# Hi there! New member from Nova Scotia, Canada



## Don Ross (Jun 30, 2020)

Hey there everyone.

New member here. I've been a performing and recording guitarist/composer for 30 years and am currently studying the Orchestration MA program through Thinkspace/University of Chichester. Nice to e-meet you!

Don Ross









Freelance music composition | Don Ross: Composer


Site of composer Don Ross. Music for film, television, live theatre, radio, advertising and games.




www.DonRossComposer.com


----------



## Primary Target (Jun 30, 2020)

Welcome Don, hope to see you around the boards.


----------



## AlvinSWong (Jun 30, 2020)

From the other Canadian coast here in Vancouver. Welcome, Don!


----------



## robcs (Jun 30, 2020)

And hello from the middle-ish here in the GTA


----------



## dflood (Jun 30, 2020)

Wow, Don Ross! I have enjoyed and admired your amazing guitar playing for some time. Welcome to the forum!


----------



## ptram (Jul 1, 2020)

Not a Canadian, but from an exchange student at Dalhousie: hello!

Paolo


----------



## Alex Evans (Jul 3, 2020)

Hi Don!
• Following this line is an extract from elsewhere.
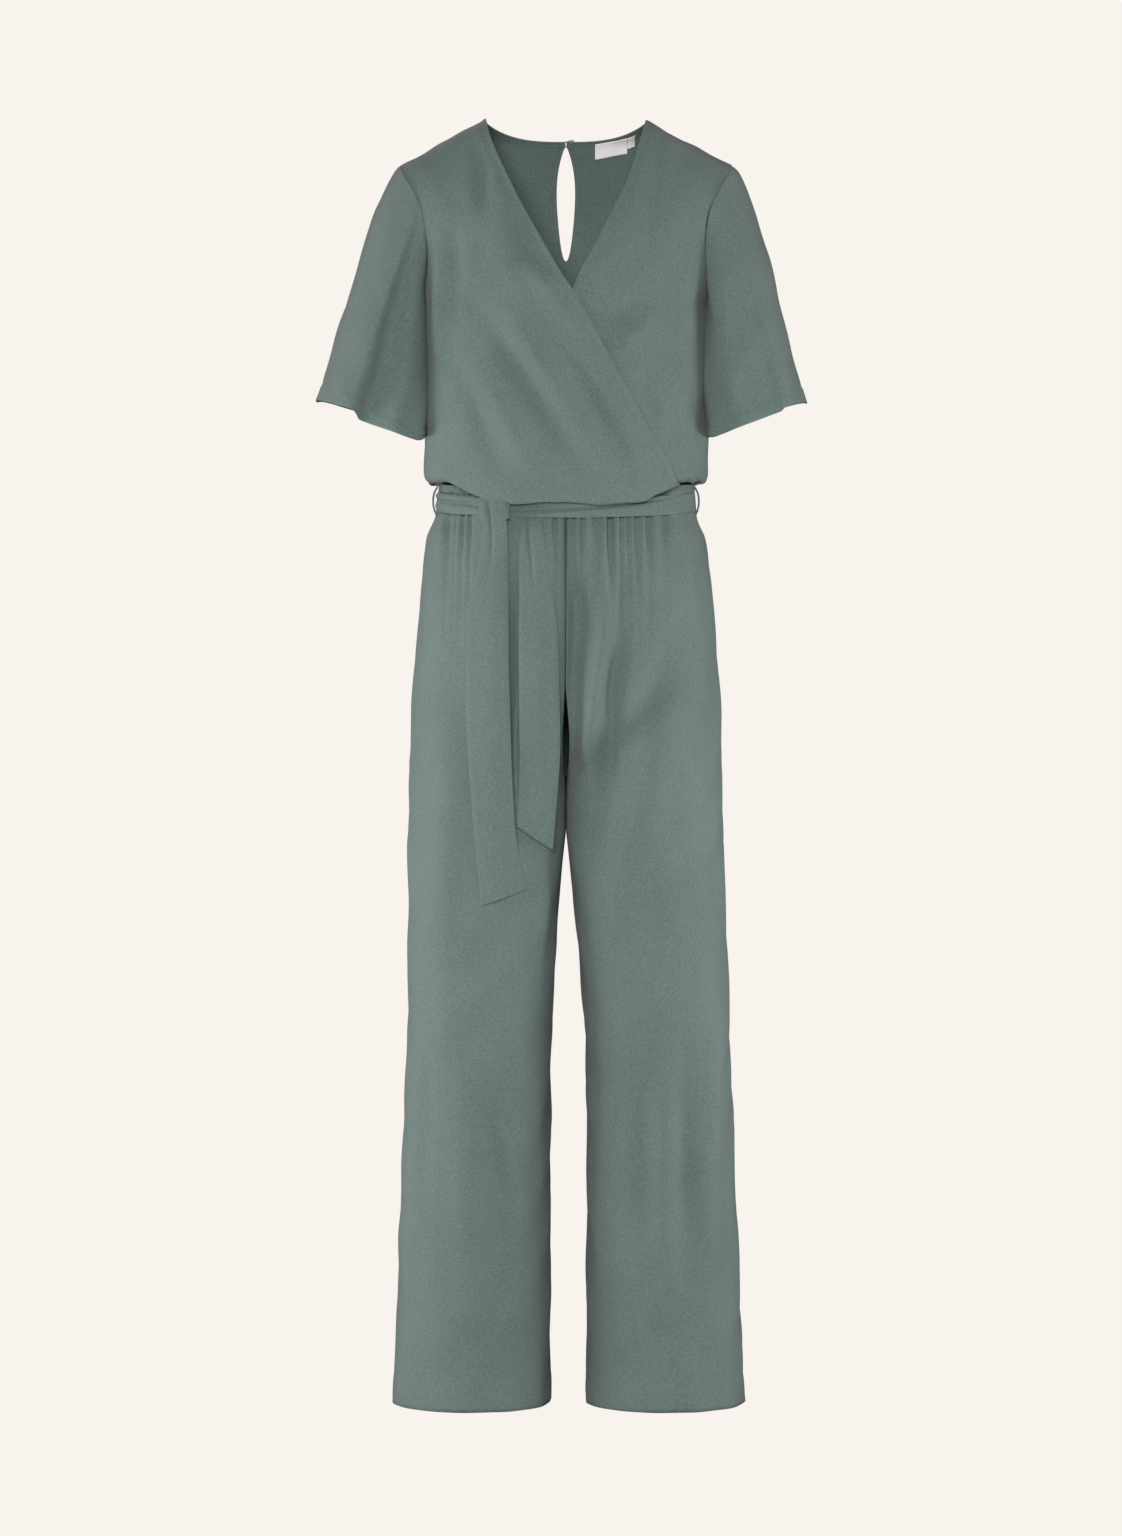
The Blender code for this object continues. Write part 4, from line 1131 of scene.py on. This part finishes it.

I’m pretty new here as well, I don’t know if you remember but I helped engineering at your show with Andy McKee a few years back with Kirstan. Hope all is well!


----------



## hummingbird (Jul 3, 2020)

hey from the big Island out west!


----------



## simonbaxter (Jul 4, 2020)

Wow, Don Ross. Huge fan of your guitar music. Looking forward to hearing what compositions you come up with.


----------